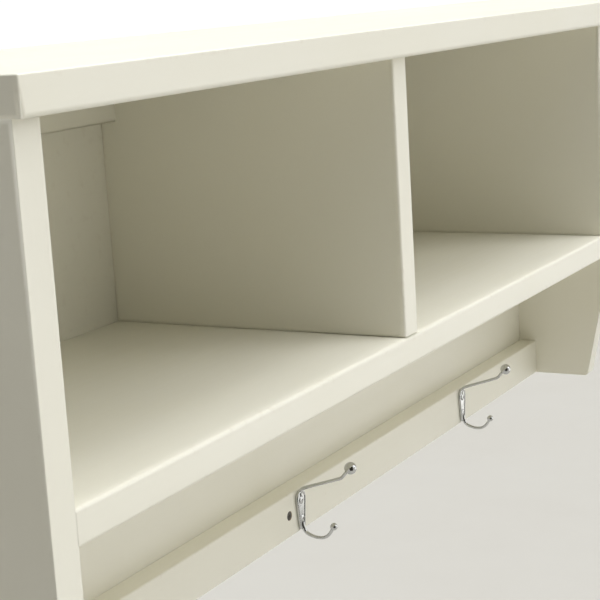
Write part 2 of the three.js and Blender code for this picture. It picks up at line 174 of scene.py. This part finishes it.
def satin_paint(name, along):
    """Satin paint on smooth board. along is the axis that the roller marks run on."""
    s = Shading(name)
    mark_scale = [240, 240, 240]
    mark_scale["XYZ".index(along)] = 6
    marks = s.noise(1, detail=5, vector=s.stretched(mark_scale))
    peel = s.noise(820, detail=2)
    mottle = s.noise(8, detail=4, distortion=0.4)
    colour = s.mixed(s.ranged(mottle, 0.38, 0.72, 0, 0.7), CREAM, CREAM_DEEP)
    specks = s.ranged(s.noise(1400, detail=1), 0.72, 0.76, 0, 0.3)
    colour = s.mixed(specks, colour, PRIMER)
    worn = s.product(s.attribute("edge_wear"), s.ranged(s.noise(140, detail=5), 0.58, 0.72, 0, 0.22))
    colour = s.mixed(worn, colour, PRIMER)
    relief = s.bump(marks, 0.05 * MM, s.bump(peel, 0.018 * MM, s.bump(mottle, 0.12 * MM)))
    return s.finish({"Specular IOR Level": 0.45}, Base_Color=colour, Normal=relief,
                    Roughness=s.ranged(marks, 0.3, 0.7, 0.36, 0.50))


def raw_fibreboard(name):
    """Bare board where it is drilled or left unpainted: felted fibres, no gloss."""
    s = Shading(name)
    fibres = s.noise(1, detail=6, vector=s.stretched((900, 260, 900)), distortion=1.2)
    cloud = s.noise(14, detail=4)
    colour = s.mixed(s.ranged(fibres, 0.35, 0.7, 0, 1), FIBREBOARD, FIBREBOARD_DARK)
    colour = s.mixed(s.ranged(cloud, 0.4, 0.75, 0, 0.45), colour, FIBREBOARD)
    return s.finish({"Specular IOR Level": 0.25}, Base_Color=colour,
                    Roughness=s.ranged(fibres, 0.3, 0.7, 0.72, 0.9),
                    Normal=s.bump(fibres, 0.08 * MM))


def chrome(name):
    """Bright plating: nearly a mirror, with polish marks, faint haze and slow ripples."""
    s = Shading(name)
    haze = s.noise(160, detail=4)
    scratches = s.noise(1, detail=3, vector=s.stretched((2600, 2600, 220)))
    ripple = s.noise(210, detail=1)
    colour = s.mixed(s.ranged(haze, 0.45, 0.75, 0, 1), (0.57, 0.575, 0.57, 1), (0.47, 0.475, 0.465, 1))
    relief = s.bump(scratches, 0.002 * MM, s.bump(ripple, 0.03 * MM))
    return s.finish({"Metallic": 1.0}, Base_Color=colour, Normal=relief,
                    Roughness=s.ranged(haze, 0.35, 0.7, 0.05, 0.17))


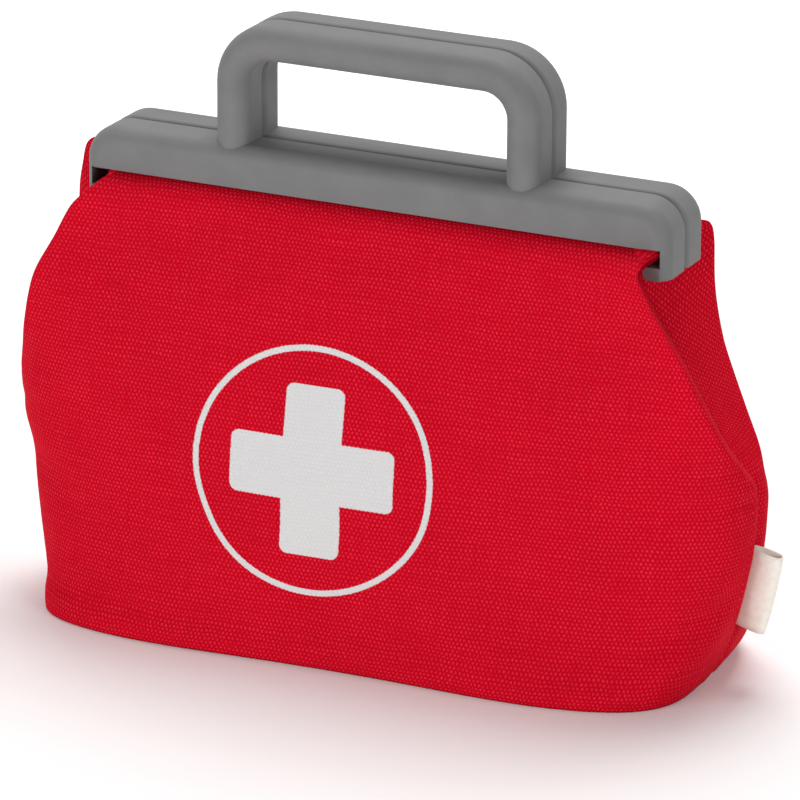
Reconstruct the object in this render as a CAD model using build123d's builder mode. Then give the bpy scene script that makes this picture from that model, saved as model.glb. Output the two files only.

• PROBLEM STATEMENT
Output every entry shown above, exactly.

• COMPLETE OUTPUT
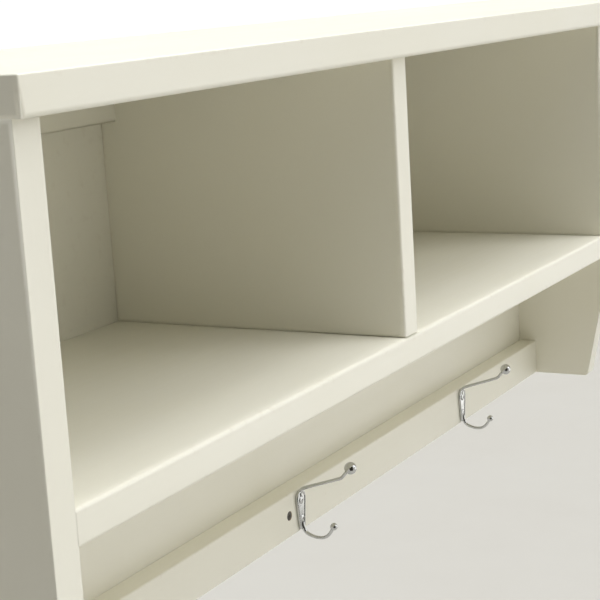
Write part 2 of the three.js and Blender code for this picture. It picks up at line 174 of scene.py. This part finishes it.
def satin_paint(name, along):
    """Satin paint on smooth board. along is the axis that the roller marks run on."""
    s = Shading(name)
    mark_scale = [240, 240, 240]
    mark_scale["XYZ".index(along)] = 6
    marks = s.noise(1, detail=5, vector=s.stretched(mark_scale))
    peel = s.noise(820, detail=2)
    mottle = s.noise(8, detail=4, distortion=0.4)
    colour = s.mixed(s.ranged(mottle, 0.38, 0.72, 0, 0.7), CREAM, CREAM_DEEP)
    specks = s.ranged(s.noise(1400, detail=1), 0.72, 0.76, 0, 0.3)
    colour = s.mixed(specks, colour, PRIMER)
    worn = s.product(s.attribute("edge_wear"), s.ranged(s.noise(140, detail=5), 0.58, 0.72, 0, 0.22))
    colour = s.mixed(worn, colour, PRIMER)
    relief = s.bump(marks, 0.05 * MM, s.bump(peel, 0.018 * MM, s.bump(mottle, 0.12 * MM)))
    return s.finish({"Specular IOR Level": 0.45}, Base_Color=colour, Normal=relief,
                    Roughness=s.ranged(marks, 0.3, 0.7, 0.36, 0.50))


def raw_fibreboard(name):
    """Bare board where it is drilled or left unpainted: felted fibres, no gloss."""
    s = Shading(name)
    fibres = s.noise(1, detail=6, vector=s.stretched((900, 260, 900)), distortion=1.2)
    cloud = s.noise(14, detail=4)
    colour = s.mixed(s.ranged(fibres, 0.35, 0.7, 0, 1), FIBREBOARD, FIBREBOARD_DARK)
    colour = s.mixed(s.ranged(cloud, 0.4, 0.75, 0, 0.45), colour, FIBREBOARD)
    return s.finish({"Specular IOR Level": 0.25}, Base_Color=colour,
                    Roughness=s.ranged(fibres, 0.3, 0.7, 0.72, 0.9),
                    Normal=s.bump(fibres, 0.08 * MM))


def chrome(name):
    """Bright plating: nearly a mirror, with polish marks, faint haze and slow ripples."""
    s = Shading(name)
    haze = s.noise(160, detail=4)
    scratches = s.noise(1, detail=3, vector=s.stretched((2600, 2600, 220)))
    ripple = s.noise(210, detail=1)
    colour = s.mixed(s.ranged(haze, 0.45, 0.75, 0, 1), (0.57, 0.575, 0.57, 1), (0.47, 0.475, 0.465, 1))
    relief = s.bump(scratches, 0.002 * MM, s.bump(ripple, 0.03 * MM))
    return s.finish({"Metallic": 1.0}, Base_Color=colour, Normal=relief,
                    Roughness=s.ranged(haze, 0.35, 0.7, 0.05, 0.17))


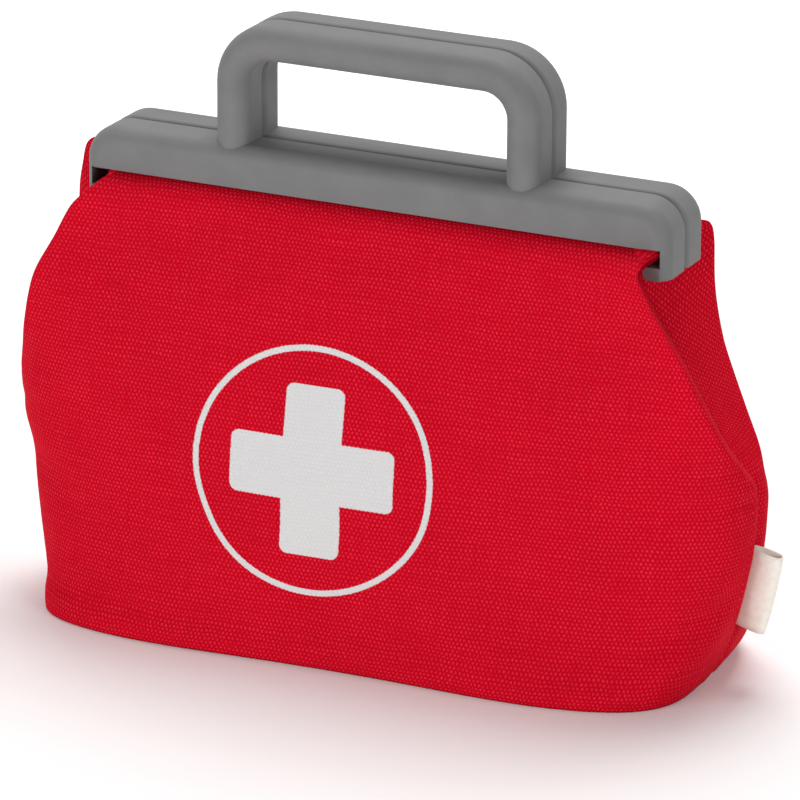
Reconstruct the object in this render as a CAD model using build123d's builder mode. Then give the bpy scene script that makes this picture from that model, saved as model.glb. Output the two files only.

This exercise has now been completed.